[USACO10NOV]巧克力牛奶Chocolate Milk

题目描述

Farmer John’s milk production and shipping system is an intricate one! He uses milking machines for his many cows to harvest the milk that then flows into pipes.

Each of these pipes connects a milking machine to a joint, where it might be joined by exactly one more pipe (the milk flowing through both pipes merges). The milk then flows through additional pipes (which all start and end at joints) until it reaches the long central pipe connecting to the distribution room.

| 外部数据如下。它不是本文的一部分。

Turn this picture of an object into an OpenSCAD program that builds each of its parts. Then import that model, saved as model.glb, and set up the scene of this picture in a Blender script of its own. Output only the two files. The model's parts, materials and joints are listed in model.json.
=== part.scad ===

The milk then goes through a reverse process of splitting at various joints until it is flows into milk tanks that are picked up and taken to market.

Farmer John notices that there is at most one way for milk to travel from one joint to any other joint. Furthermore, since Farmer John is an efficient man by nature, he has made sure that milk will flow through each and every pipe; in other words, no pipe is unneeded.

If we think of a milking machine, joint, or milk tank as a node, there are N (2 <= N <= 100,000) nodes in total (and N-1 pipes

connecting them). The input describes each pipe as an ordered pair of nodes, A_i (1 <= A_i <= N) and B_i (1 <= B_i <= N; A_i < B_i) indicating milk flows from node A_i to node B_i. If there is no pipe coming in to A_i, it is a milking machine. Likewise, if no pipe goes out from B_i, it is a tank.

The demand of chocolate milk has skyrocketed in recent months, and Farmer John wants to install a chocolate inserter at one of the joints so he can create delicious chocolate milk for customers.

Being thrifty, Farmer John has only bought one chocolate inserter, so he wants to place it at a joint through which all the milk passes. He knows that such a joint exists.

Help Farmer John find all the possible places he can install the chocolate inserter. (Note that Farmer John cannot install the chocolate inserter at the same location as a milking machine.)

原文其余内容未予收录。